Quote:
Originally Posted by
Sanlmar
You believe shelter in place should have yielded even greater saving of lives ? Seems pretty successful to me.
No not at all, I think it has slowed the death rate but saved zero people.
Everyone has to adjust to some basic truths that the media isn’t talking about.
The first is something like 40-70 million Americans have had or currently have COVID. Once you look at the death rate from that perspective it’s not nearly as bad.
In the US we currently have 7 mutations, so a vaccine may work on one of those but not on all of them, aka vaccine isn’t going to happen.....ever.....at all. It’s a total false hope.

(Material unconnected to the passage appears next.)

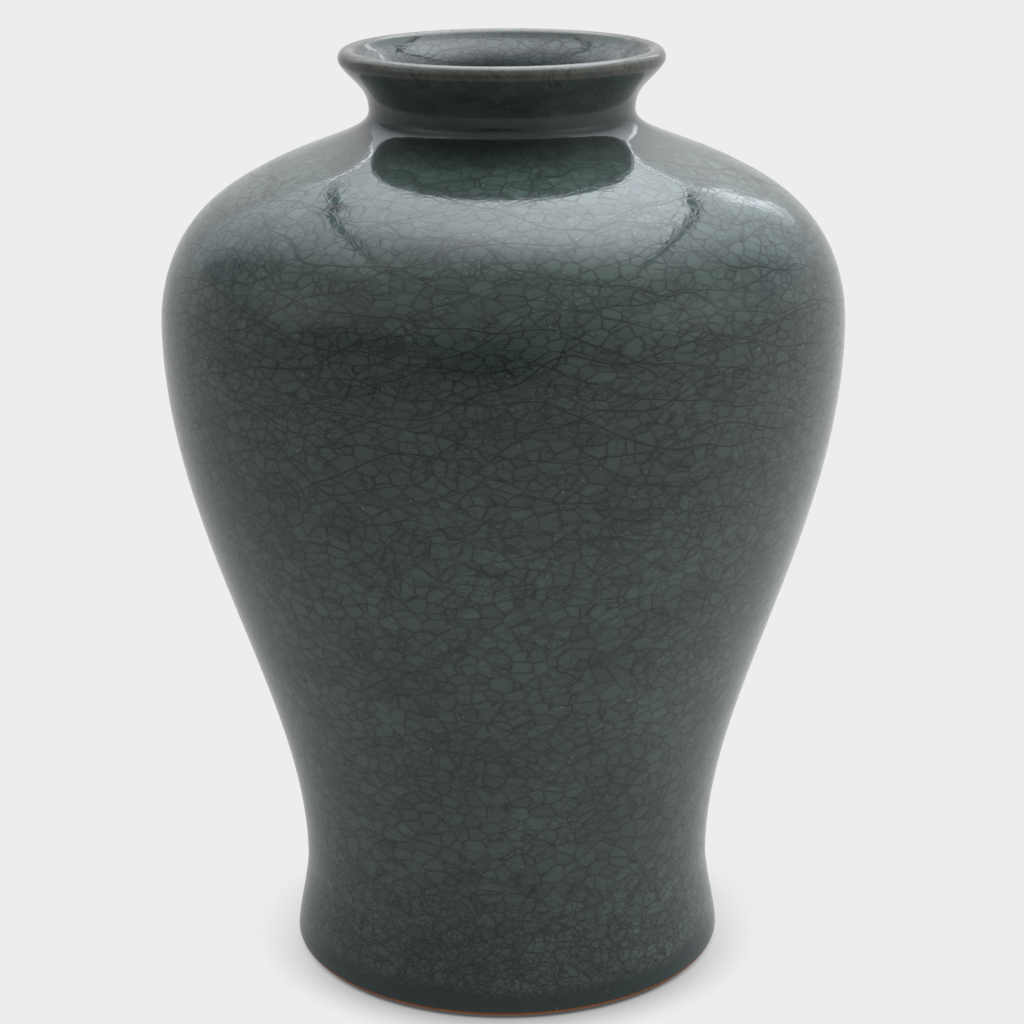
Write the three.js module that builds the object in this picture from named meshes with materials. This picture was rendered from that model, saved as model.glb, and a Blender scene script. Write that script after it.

As an fyi there’s 4 strains that are mild to no symptoms and 3 which seem to be more severe. Guess which ones NE has and which ones Cali has?
We have already passed the point where the hospital system will be overwhelmed, our hospitalization modeling was just wrong, since so many people have mild symptoms we don’t really run the risk of overwhelming the hospitals at all....also hospitals have to adjust and accept that everyone is getting this and stop treating it like Ebola. That will open up a lot more hospital beds.
Lastly and most importantly, 80% of the people dying are 60 years old or older and obese. 10% are 60 or older and not obese. Out of the other 10% dying, 80% of those people are obese.